The fall in share prices also made it difficult for companies to raise the money needed to keep their companies going. Within a short time, 100,000 American companies were forced to close and as a result many workers became unemployed. Demand for luxury goods fell companies had to lay workers off. The boom was over. Life in America was dramatically affected after the wall street crash. America had gone from a wealthy country with happy citizens to a place where only the rich could live.
Because no one had the money to buy anything like cars or houses that meant factors had to close down with nothing to manufacture, ports went to ruin as there were no boats to build, and business failed due to lack of customers and orders putting more people out of work. Every day the number of unemployed went up by 12,000. Overall 12 million people were out of work by the winter of 1932, which is a quarter of the country’s work force.

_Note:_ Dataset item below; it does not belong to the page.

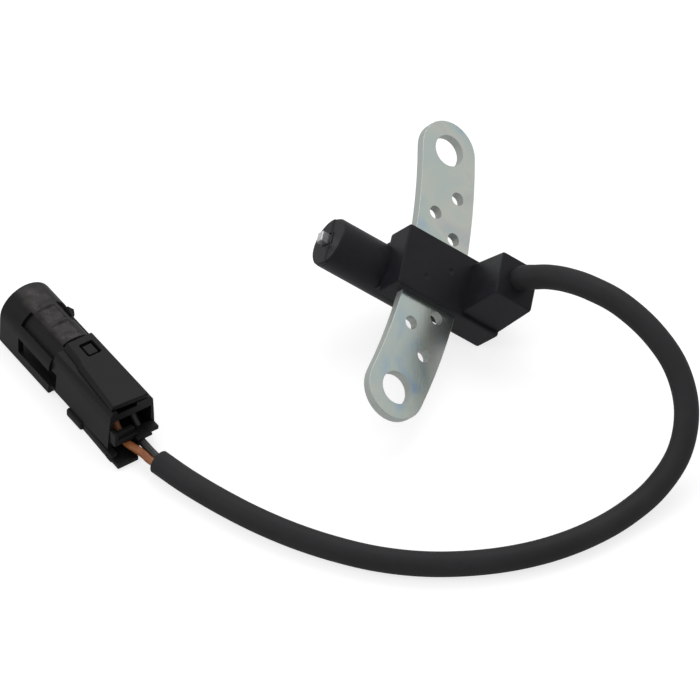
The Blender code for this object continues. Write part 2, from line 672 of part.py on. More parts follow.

There was no kind of Government Benefits or payment for people who were out of work so if you lost your job you had no money to buy food or pay bills. Over a million people became homeless because they could not pay their rent or mortgages and were thrown out many becoming “hobo” or “tramps” or having to live in makeshift houses made of cardboard boxes and scarp wood, these places became known as “Hoovervilles” named after President Hoover. A quote by Edmund Wilson, (new republicans) paints the picture of the American life in February 1933.
“There is not a garbage-dump in Chicago which is not diligently haunted by the hungry. Last summer the hot weather when the smell was sickening and the flies were thick, there were a hundred people a day coming to one of the dumps. A widow who used to do housework and laundry, but now had no work at all, fed herself and her fourteen-year-old son on garbage. Before she picked up the meat, she would always take off her glasses so that she couldn’t see the maggots.”